Nos fins de semana, eu e Gisela organizávamos reuniões para recrutar revendedoras para a Racco. Para atraí-las, optei por uma política de remuneração agressiva. A maioria das empresas de venda direta pagava comissões de 30%.


Na Racco, até hoje a comissão é de 70%, divididos entre quem vendeu e as pessoas que a indicaram para trabalhar com a gente. Assim, criei uma espécie de rede em que todo mundo se esforça para ter bons resultados e cada um cobra dos outros o melhor desempenho.
Sou fascinado por vendas diretas.

Com esse modelo, posso manter um exército de revendedoras motivado para levar meus produtos até o cliente.

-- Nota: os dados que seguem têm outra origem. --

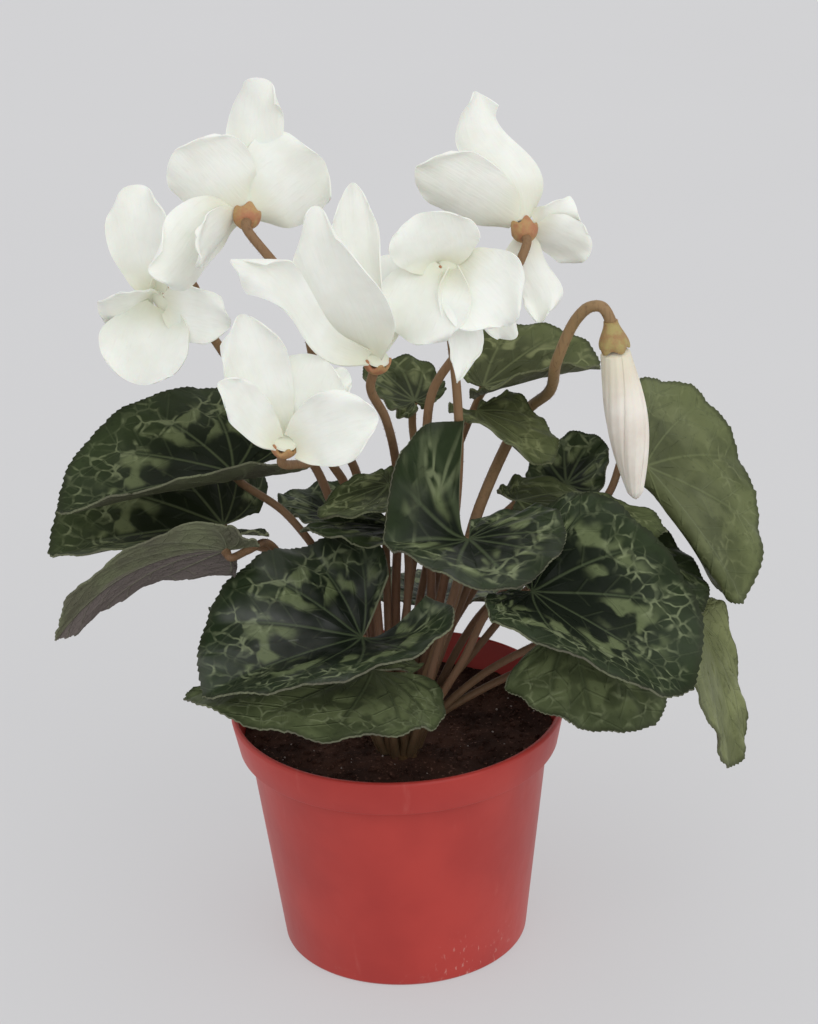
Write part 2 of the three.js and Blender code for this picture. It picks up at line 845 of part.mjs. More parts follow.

Se tivesse de negociar com varejistas, provavelmente minha marca seria só mais uma na prateleira. O inconvenien­te é que, às vezes, o consumidor tem pressa. Por isso, tenho feito grande esforço para reduzir os prazos de entrega.

Nesse setor, o cliente recebe seus pro­dutos em média uma semana após a compra. A Racco entrega em três dias, e a meta para este ano é diminuir a espera para menos de 48 horas.

A Racco tem uma longa trajetória de crescimento. No decorrer dela, também enfrentei alguns obstáculos, como a saída dos sócios que me ajudaram a fundar a empresa. Há alguns anos, começamos a divergir sobre quais as melhores estratégias para o negócio. Eu queria manter metas agressivas, enquanto eles eram mais conservadores. Em 1993, acabei comprando a participação deles.

A saída dos sócios foi um choque. Até então, eu pouco me envolvia na administração cotidiana. Meu trabalho era cuidar das vendas e fazer a empresa aumentar as receitas.


Quando eu e Gisela nos tornamos os únicos donos, ficamos presos no escritório desempenhando funções que não eram nossa especialidade. Gradativamente, contratamos profissionais qualificados e nos afastamos novamente da gestão administrativa e financeira.

Hoje, me concentro nos aspectos estratégicos para o crescimento da empresa. Recentemente, por exemplo, desenvolvi uma linha de suplementos vitamínicos e alimentos funcionais, como shakes dietéticos, sopas prontas e bebidas light — um tipo de produto voltado para o bem-estar e para a vida saudável, algo que tem muito apelo entre as consumidoras de cosméticos.

Fui muito cauteloso nessa di­versificação, porque, nesses quase 25 anos em que estou no mercado, vi de­zenas de concorrentes desaparecer por ter perdido o foco. Também estou dedicando parte do meu tempo a internacionalizar os negócios da Racco, hoje presente em vários países, como Bolívia, Paraguai, Angola, Estados Unidos e Portugal.

Nos próximos anos, eu pretendo profissionalizar ainda mais a gestão da empresa. Tenho recebido muitas propostas de investidores. É difícil passar um mês sem que apareça alguém interessado em comprar parte da empresa. A eles, costumo dizer que só aceito fechar negócio se nossa forma de trabalhar for mantida.

Afinal de contas, criamos uma grande família, formada atualmente por mais de 400 000 revendedoras que dependem da Racco para continuar prosperando e melhorando de vida.